Erdgas stellte im Jahr 2022 fast 24 Prozent der in Deutschland verbrauchten Energie zur Verfügung. Maßgeblich für die Entwicklung der Inlandsnachfrage sind die Verbrauchsentwicklungen in den einzelnen Sektoren. Wichtigster Einsatzbereich von Erdgas war im Jahr 2022 mit 37 35 Prozent die Industrie, gefolgt von privaten Haushalten mit 31 Prozent zur überwiegenden Erzeugung von Raumwärme und Warmwasser. Im Jahr 2022 stammten 14 Prozent des in Deutschland erzeugten und in das Stromnetz eingespeisten Stroms aus Erdgas (BDEW 2023).
Infrastruktur
Für Transport und Verteilung des Erdgases sind die Rohrleitungen, aus denen sich das Gasnetz zusammensetzt, von substanzieller Bedeutung. Sie ermöglichen die sichere Lieferung über weite Strecken. Über deutsches Territorium werden erhebliche Gasmengen in andere EU-Staaten transportiert. Die wesentlichen Erdgasfernleitungen sowie deren Grenzübergangspunkte in Deutschland gehen aus nachfolgender Grafik hervor:
Hinzu kommt ein engmaschiges Gasverteilnetz bis hin zum Endverbraucher. Das deutsche Gasnetz besteht zum einem aus dem Fernleitungsnetz mit einer Länge von ca. 40.000 Kilometern sowie dem Verteilnetz mit einer Länge von ca. 555.000 Kilometern.

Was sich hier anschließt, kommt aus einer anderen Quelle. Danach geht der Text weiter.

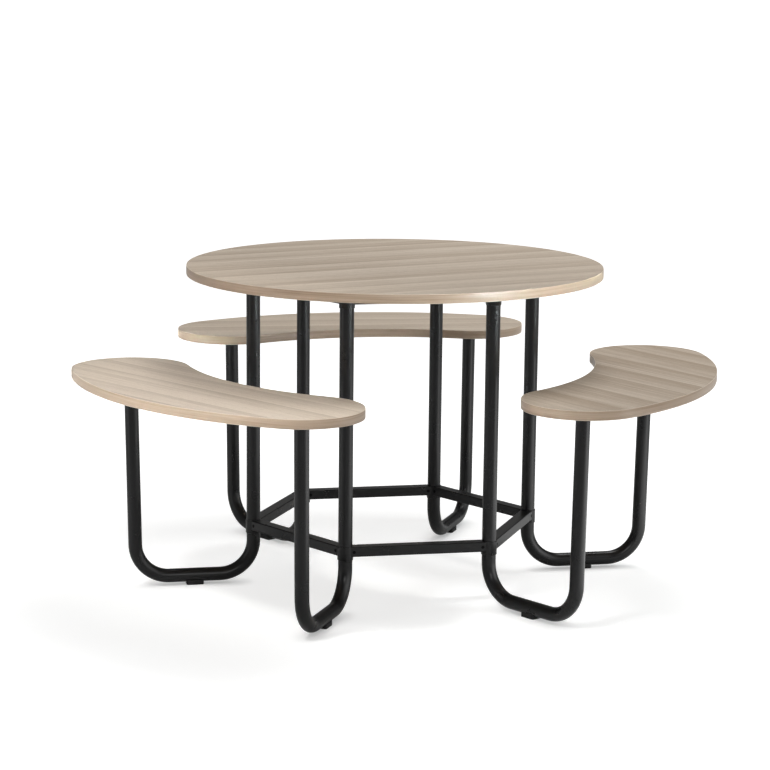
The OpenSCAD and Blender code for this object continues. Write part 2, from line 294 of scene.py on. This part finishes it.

Der Ausbau des deutschen Gasleitungsnetz geschieht anhand des Netzentwicklungsplans Gas (NEP Gas). Der NEP Gas ist ein von den deutschen Fernleitungsnetzbetreibern (FNB) erstellter Plan, der die Entwicklung des Gasnetzes in Deutschland für die nächsten zehn Jahre vorausschaut. Der NEP Gas wird alle zwei Jahre aktualisiert und muss von der Bundesnetzagentur genehmigt werden. Der NEP Gas enthält Informationen über den Bedarf an Gasinfrastruktur, die geplanten Investitionen in den Ausbau und die Modernisierung des Gasnetzes sowie Maßnahmen zur Gewährleistung der Versorgungssicherheit. Der NEP Gas ist außerdem ein wichtiges Instrument für die Planung und Umsetzung der Energiewende in Deutschland und der damit verbundenen zukünftigen Rolle von Wasserstoff.
Regulierung und Handel
Die Bundesnetzagentur (BNetzA) ist die Regulierungsbehörde für den deutschen Gasmarkt. Sie ist verantwortlich für die Regulierung der Netzentgelte und die Überwachung der Gasnetzbetreiber. Verschiedene Gesetze gewährleisten Wettbewerb und Verbraucherschutz.
Um den europäischen Gasmarkt weiter zu liberalisieren und zu harmonisieren, wurden von der Europäischen Union bisher drei Binnenmarktpakete für den Gasmarkt verabschiedet. Sie haben dazu beigetragen, einen offenen und wettbewerbsfähigen Gasmarkt zu schaffen und die Marktintegration sowie die Interoperabilität der Gasnetze zu verbessern. Das dritte Binnenmarktpaket 2019 zielte darauf ab, die Verbraucherrechte und die Versorgungssicherheit zu stärken. Die aktuellen Verhandlungen um ein viertes Binnenmarktpaket fokussieren insbesondere auf die Rolle von Wasserstoff in einem zukünftigen europäischen Energiesystem.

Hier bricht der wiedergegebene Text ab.